TVA Opens New Recreation Area Below Kentucky Dam

May 8, 2012

The Tennessee Valley Authority has opened a new recreation area with a fishing pier on the west bank of the Tennessee River below Kentucky Dam. 

As part of the Kentucky Lock Addition project, the U.S. Army Corps of Engineers built a fishing pier and a parking area along this newly opened section of riverbank, which was closed by TVA when initial construction of the lock began in 1999. The new 110-by-1,200-foot navigation lock is next to the existing lock.  

             The concrete fishing pier extends about 115 feet into the river and is similar to the fishing pier across the river on Powerhouse Island that opened last fall.  Both piers and parking areas provide universal access, and good fishing for white bass, catfish and sunfish. Access to the west bank fishing pier is on Highway 453 near the entrance to the Kentucky Dam Village State Resort Park Campground.

            In addition to the two fishing piers, visitors can take advantage of another major recreational feature that opened last fall – a bicycle and pedestrian path across the top of Kentucky Dam.  This path connects Kentucky Dam Village State Resort Park to the Powerhouse Island. Future plans call for the path to connect to the Livingston County trail system from a dedicated bike and pedestrian bridge over the existing and proposed navigation locks. However, funding constraints on the Kentucky Lock Addition project will likely delay these improvements by as much as a decade.
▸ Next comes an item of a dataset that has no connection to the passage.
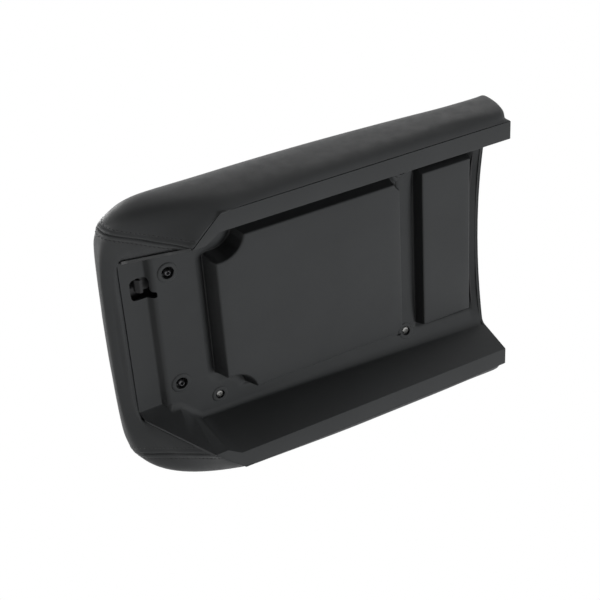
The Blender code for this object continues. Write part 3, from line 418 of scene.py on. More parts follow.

            When construction begins on a downstream cofferdam, TVA may have to temporarily close the west bank area for construction activities. However, any temporary closure at this location is at least two years away.

            The Tennessee Valley Authority, a corporation owned by the U.S. government, provides electricity for business customers and distribution utilities that serve 9 million people in parts of seven southeastern states at prices below the national average. TVA, which receives no taxpayer money and makes no profits, also provides flood control, navigation and land management for the Tennessee River system and assists utilities and state and local governments with economic development.